Drew joined Grub Street as a Development Intern in the fall of 2012 and was hired as Development Associate the next spring. His role at Grub Street is to give donors the complete Grub experience they deserve.
interns
Megan Carroll, Renaissance Intern
Megan is a graduate of Emerson College where she majored in Writing, Literature, and Publishing. She spent many years as a competitive Irish dancer, but she won't do a jig for you unless you ask very nicely, and in Gaelic. In her free time she reads entirely too many young adult novels, works on her writing, and makes the most of her Netflix subscription.
Jamie Harary, Renaissance Intern
Jamie is a graduate of The University of Massachusetts Amherst where she earned her degree in Psychology and French. She has most recently earned graduate credits at the Iowa Writer's Workshop in both fiction and poetry. When not watching reruns of Battlestar Galactica or playing with her cat, she is working on her short story collection, yet to be named.
Alison Kelly, Renaissance Intern
Ali is a recent graduate from the University of Vermont where she double majored in English and Political Science. A former member of UVM's Track & Field DI team, her interests include all things athletic. Writing, photography, and clever use of humor are her favorite forms of creative expression, both to create and admire.

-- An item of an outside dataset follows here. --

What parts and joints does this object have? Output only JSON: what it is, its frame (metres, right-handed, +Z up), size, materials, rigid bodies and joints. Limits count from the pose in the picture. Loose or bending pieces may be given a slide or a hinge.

Grant Patch, Renaissance Intern
Grant is a recent graduate from Colby College where he majored in English with a concentration in creative writing. His interests include urban dross, gold, and Thai food. His favorite word (in English) is "yes." He is the proud father of a novel-in-progress that he hopes will one day grow up to be a big, strong novel.
Victoria Reuter, Renaissance Intern
Victoria is currently working toward a BFA degree in Writing, Literature, and Publishing at Emerson College, with a concentration in creative non fiction writing and a minor in Marketing. In addition to schoolwork and creative writing, her pursuits include biking around Boston, exploring new (and old) authors and books, and Law and Order: SVU.